Dampak PPN 12% juga dirasakan terutama pada peningkatan pengeluaran gen Z melebihi kenaikan pendapatan riil. Akibatnya, gen Z yang merupakan motor konsumsi rumah tangga yang cukup besar berisiko memilih beberapa opsi.
- Tetap berbelanja barang yang dikenai PPN, namun mengandalkan pinjaman. Akhirnya gen Z tergoda melakukan doom spending (sebuah aktivitas pemborosan karena kecewa dengan masa depan).
- Beralih ke barang dan jasa yang harga nya lebih rendah, melakukan frugal living atau berhemat.
- Membeli barang dari aktivitas yang tidak dikenai pajak seperti thrifting, jastip, hingga berbelanja di ritel informal.
Menurut Nailul, perubahan perilaku konsumsi yang dilakukan gen Z akan merugikan rasio pajak, menyuburkan sektor informal, dan membuat gen Z terjebak utang dalam jangka panjang. Bonus demografi juga berubah menjadi bencana demografi.
Solusi Kerek Penerimaan Pajak
Oleh karena itu, Celios menyarankan pemerintah untuk mendorong kebijakan pajak yang lebih progresif, seperti pajak karbon untuk mengurangi emisi dan menghasilkan pendapatan tambahan, pajak kekayaan yang menyasar individu berpenghasilan tinggi, atau pajak windfall komoditas untuk sektor tertentu seperti tambang atau sawit.
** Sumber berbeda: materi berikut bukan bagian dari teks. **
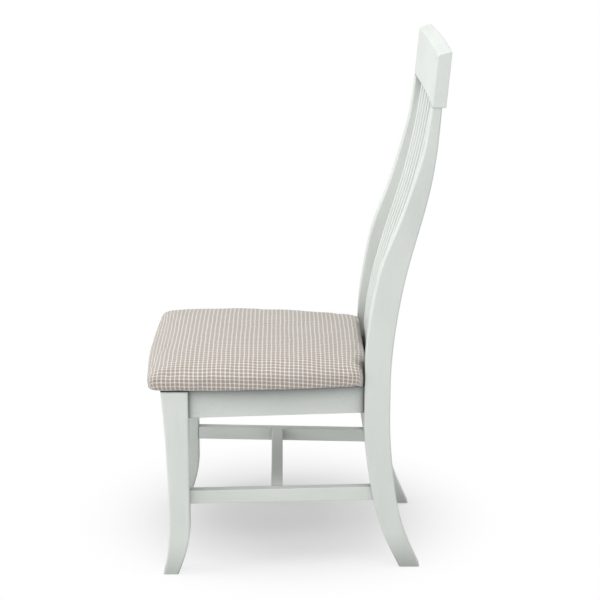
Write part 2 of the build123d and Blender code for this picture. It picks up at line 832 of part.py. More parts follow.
def staple_cuts(places, top):
    """Holes for the legs of a row of staples."""
    cuts = []
    for place, turn in places:
        for side in (-1, 1):
            hole = Box(staple_wire + 2 * glue_gap, staple_width + 2 * glue_gap, 2 * staple_leg)
            hole = Pos(side * (staple_length - staple_wire) / 2, 0, 0) * hole
            cuts.append(Pos(place[0], place[1], top) * Rot(0, 0, turn) * hole)
    return Part() + cuts


def places_along(wire, count):
    """Evenly spaced places on a closed outline, each with its direction in degrees."""
    places = []
    for number in range(count):
        share = (number + 1 / 2) / count
        point = wire.position_at(share)
        tangent = wire.tangent_at(share)
        places.append(((point.X, point.Y), degrees(atan2(tangent.Y, tangent.X))))
    return places


def hem_staple_places():
    return places_along(pad_outline(hem_staple_inset).face().outer_wire(), hem_staple_count)


def dust_plan(inset):
    """Plan of the opening inside the aprons, drawn in by an inset."""
    front = front_apron_y + apron_thickness + inset
    rear = pad_rear_y - board_inset - inset
    front_x = side_apron_x(front, apron_thickness) - inset
    rear_x = side_apron_x(rear, apron_thickness) - inset
    front_x = min(front_x, leg_inner_x - inset) if front < leg_back_y else front_x
    return [(-front_x, front), (front_x, front), (rear_x, rear), (-rear_x, rear)]


def dust_staple_places():
    plan = [(x, y, 0) for x, y in dust_plan(dust_inset + dust_staple_inset)]
    return places_along(Wire(Polyline(*plan, close=True).edges()), dust_staple_count)


def dust_cover():
    """Thin cloth stretched under the board, inside the aprons."""
    top = dust_top - dust_gap
    cloth = prism(dust_plan(dust_inset), top - dust_thickness, top)
    for hole in seat_screw_holes():
        cloth -= hole
    return cloth - staple_cuts(dust_staple_places(), top - dust_thickness)


def cover_staples():
    return [staple(place, turn, pad_bottom) for place, turn in hem_staple_places()]


def dust_cover_staples():
    top = dust_top - dust_gap - dust_thickness
    return [staple(place, turn, top) for place, turn in dust_staple_places()]


# Writing one file for each sub-part

def write_piece(node, solid):
    export_step(solid.solid() if hasattr(solid, "solid") else solid, f"parts/{node}.step")


def write_group(node, solids):
    export_step(Compound(children=[piece.solid() for piece in solids]), f"parts/{node}.step")


def write_pair(name, solid):
    write_piece(f"left_{name}", solid)
    write_piece(f"right_{name}", mirrored(solid))


write_pair("front_leg", left_front_leg())
write_pair("rear_post", left_rear_post())
write_pair("apron", left_apron())
write_pair("stretcher", left_stretcher())
write_pair("front_corner_block", front_left_corner_block())
write_pair("rear_corner_block", rear_left_corner_block())
write_pair("front_glide", foot_glide(front_glide_place()))
write_pair("rear_glide", foot_glide(rear_glide_place()))
write_piece("front_apron", front_apron())
write_piece("rear_apron", rear_apron())
write_piece("cross_stretcher", cross_stretcher())
write_piece("crest_rail", crest_rail())
for slat_number in range(slat_count):
    write_piece(f"back_slat_{slat_number + 1}", back_slat(slat_number))
write_piece("seat_board", seat_board())
write_piece("seat_foam", seat_foam())
write_piece("seat_cover", seat_cover())
write_piece("dust_cover", dust_cover())
write_group("corner_block_screws", corner_block_screws())
write_group("seat_screws", seat_screws())
left_dowels = [dowel(place) for place in crest_dowel_places()]
write_group("crest_dowels", left_dowels + [mirrored(piece) for piece in left_dowels])
write_group("cover_staples", cover_staples())
write_group("dust_cover_staples", dust_cover_staples())
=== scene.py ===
# A painted side chair with a checked fabric seat pad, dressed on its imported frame.
# Metres. +Z is up, the sitter faces -Y and +X is the sitter's left, the side nearest the camera.
from math import cos, hypot, pi, sin
import bmesh
import bpy
from mathutils import Matrix, Vector, noise


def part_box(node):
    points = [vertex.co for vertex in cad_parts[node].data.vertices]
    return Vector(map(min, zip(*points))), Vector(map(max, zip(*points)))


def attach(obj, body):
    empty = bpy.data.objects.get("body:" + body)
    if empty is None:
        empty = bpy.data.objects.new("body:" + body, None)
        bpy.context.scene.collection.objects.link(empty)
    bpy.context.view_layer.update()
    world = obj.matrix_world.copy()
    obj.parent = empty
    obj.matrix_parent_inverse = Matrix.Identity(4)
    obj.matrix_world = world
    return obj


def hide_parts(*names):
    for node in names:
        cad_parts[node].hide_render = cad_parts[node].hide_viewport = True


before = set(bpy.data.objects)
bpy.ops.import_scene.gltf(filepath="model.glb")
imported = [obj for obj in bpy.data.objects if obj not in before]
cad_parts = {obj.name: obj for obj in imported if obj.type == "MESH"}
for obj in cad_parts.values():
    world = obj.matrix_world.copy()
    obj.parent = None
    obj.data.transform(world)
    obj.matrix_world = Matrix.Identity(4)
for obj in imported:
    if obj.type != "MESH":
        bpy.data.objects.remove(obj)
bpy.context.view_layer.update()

scene = bpy.context.scene
scene.view_settings.view_transform = "Standard"
mm = 0.001

# Seat pad: its plan, which follows the frame's own, and its side
pad_low, pad_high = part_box("seat_cover")
pad_front_x = 231.0 * mm
pad_rear_x = 200.0 * mm
pad_front_y = -293.5 * mm
pad_rear_y = 132.9 * mm
pad_side_bow = 9.5 * mm
pad_front_bow = 7.0 * mm
pad_rear_bow = 1.0 * mm
pad_front_round = 18.0 * mm
pad_rear_round = 14.0 * mm
pad_least_round = 3.0 * mm
pad_crown_run = 160.0 * mm
pad_bottom = pad_low.z
pad_height = pad_high.z - pad_low.z
# Share of the pad's height, share of the crown's run
pad_level_shares = [(0.0, 0.06), (0.04, 0.036), (0.1, 0.02), (0.2, 0.009), (0.32, 0.002),
                    (0.42, 0.0), (0.5, 0.018), (0.651, 0.0875), (0.783, 0.2375), (0.869, 0.3875),
                    (0.926, 0.5375), (0.964, 0.6875), (0.989, 0.8375), (1.0, 1.0)]
# How much of the sides' inset the front and the rear take, and how much the corners' rounds do
front_inset_share = 0.8
rear_inset_share = 0.04
front_round_share = 0.4
rear_round_share = -0.2
rear_upright_share = 1 / 3      # share of the height below which the rear takes none
corner_steps = 8
side_steps = 60
corner_share = 0.83             # how far a corner's curve is drawn towards its point
pad_start_inset = -0.5 * mm     # a little larger and lower than the finished pad
pad_start_drop = 2.5 * mm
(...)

Kemudian menutup kebocoran pajak di sektor sawit hingga transaksi perusahaan digital lintas negara juga opsi perpajakan yang bisa dijalankan.
"Langkah ini lebih adil karena membebani mereka yang memiliki kemampuan finansial lebih besar, daripada masyarakat rentan yang sudah berjuang dengan kebutuhan sehari-hari," kata Nailul.
Selain itu, reformasi sistem perpajakan seperti memperluas basis pajak dan meningkatkan efisiensi pemungutan lebih penting untuk meningkatkan penerimaan negara secara berkelanjutan dibanding hanya menaikkan tarif.
Diikuti perubahan sistem perpajakan yang lebih sederhana, insentif Pajak Penghasilan (PPh) Usaha Mikro, Kecil dan Menengah (UMKM) sebesar 0,1%-0,2% untuk mendorong sektor informal menjadi formal jauh lebih berdampak pada perluasan basis pajak.
Jika shadow economy atau aktivitas yang sebelumnya tidak membayar pajak berkurang, negara akan diuntungkan. Cara-cara meningkatkan penerimaan pajak dari kenaikan tarif lebih menghasilkan penerimaan secara temporer, dibandingkan rasio pajak jangka panjang.
Pemerintah juga dapat meninjau kembali pengeluaran negara yang terbuang untuk proyek-proyek Proyek Strategis Nasional (PSN) yang mangkrak dan jumlahnya mencapai triliunan rupiah, termasuk menghentikan proyek ibukota negara yang sangat membebani Anggaran Pendapatan dan Belanja Negara (APBN).
"Pemerintah juga bisa meninjau kembali penyertaan modal negara untuk Badan Usaha Milik Negara (BUMN) yang terbukti tidak menghasilkan nilai tambah dan daya saing beberapa BUMN pemerintah yang jumlahnya mencapai ratusan triliun rupiah," ucapnya.